Victory gardens are a growing trend during the coronavirus crisis
As spring heats up, quarantined Americans are turning back to the land to grow their own food, even if that land is just a few half wine barrels on an apartment balcony.
With most people confined to their homes and yards, the victory gardens popular during World War I and II are making a comeback overnight, offering a productive activity for otherwise idle hands and the possibility of a secure food source in uncertain times.
Nurseries and garden centers, considered essential businesses because of their link to the food supply, are allowed to remain open. And they're doing a brisk business selling seed and vegetable starts.
Fred King, owner of King's Nursery in Santa Rosa, said 70% of the people coming in now are shopping for plants they can grow and eat.
“Everybody is gravitating toward that stuff first,” he said. “It's why they made the trip over.”
King said demand is so high he's having to make extra effort to source the kinds of varieties and organically grown starts people are demanding.
The trend is sweeping the nation, with many calling this surging interest in backyard growing the “New Victory Garden,” a 20th century movement updated for the millennium.
The seed was planted during World War I to help feed a starving Europe, then suffering from food shortages when many farmers were called to service and their farms became battlegrounds.
Americans, also facing shortages of canned goods, were exhorted to help fill the need by growing their own food, allowing more commercially grown crops to be sent to soldiers and the hungry overseas. There even was a National War Garden Commission established in 1917 to drum up a citizens brigade of backyard growers armed with shovels and trowels and a U.S. School Garden Army called up by the federal Bureau of Education.
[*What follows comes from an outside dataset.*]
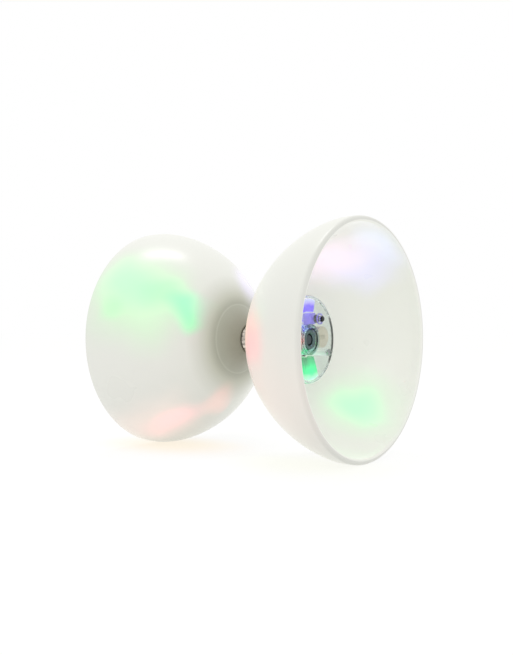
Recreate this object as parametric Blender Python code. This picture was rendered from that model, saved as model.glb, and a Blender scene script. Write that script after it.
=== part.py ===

The practical idea of providing for oneself stuck around in the years after the armistice and through The Great Depression. But it really became one of the defining war efforts on the homefront during World War II. An estimated 20 million small gardens produced 40% of the fruits and vegetables consumed in the U.S. as war raged in the South Pacific, Europe and North Africa.
Sue Lovelace, a Sonoma County Master Gardener who specializes in growing home crops, said the common thread between the wartime victory gardens and those going in now during the global coronavirus pandemic is a desire to ensure a stable, clean and safe food source in the face of potential shortages and health concerns.
“When you grow it yourself,” she said, “you know how old it is and how fresh it is.”
You also know where it came from, how it was grown and that only you or an immediate family member handled it on the way from the garden to the kitchen.
Victory garden packs
“People are growing like crazy now. Everyone is buying up chickens and planting gardens. They're scared. The same thing happened in 2008,” said Aaron Keefer, head of cultivation and production at Sonoma Hills Farm west of Petaluma.
Some also are concerned that every trip to the market poses a risk of exposure to the coronavirus.
The Sonoma Ecology Center is celebrating its 30th anniversary by giving away 300 victory garden starter packs, filled with a mix of summer squash, cucumbers, melons, sunflowers, peas and bean starts, along with organic carrot and spinach seed packets and simple growing tips. The starts are being grown by Bee-Well Farms in Glen Ellen. Packs will be distributed for free from 10 a.m. to 1 p.m. on April 25 on a first-come, first-served basis at the horseshoe in front of Sonoma City Hall. The line will be a drive-thru. Delivery is available for anyone in Sonoma Valley who is at higher risk and needs to stay home. For more information and to request delivery, visit sonomaecologycenter.org.
“Given that this crisis has massive implications for the world and for our community, Sonoma Ecology Center hopes to bring back the victory garden tradition to Sonoma Valley as a way to promote local sustainability and resilience,” executive director Richard Dale said. The center hopes to keep the movement alive once the pandemic has passed.
Growing trend
The movement has spread like squash vines through the Sonoma Valley already. A new Sonoma Victory Garden Club Facebook page that went up three weeks ago has drawn more than 200 members who trade growing tips and advice.
Kathy Holt-Ries is among the newbies who leaped headfirst into the movement. She lives in a mobile home park in Sonoma and has never planted a food garden before. But as soon as the shelter-in-place order came down in Sonoma County, she bought some raised beds and other basic equipment at Friedmans' Home Improvement, had soil and compost delivered and got to work.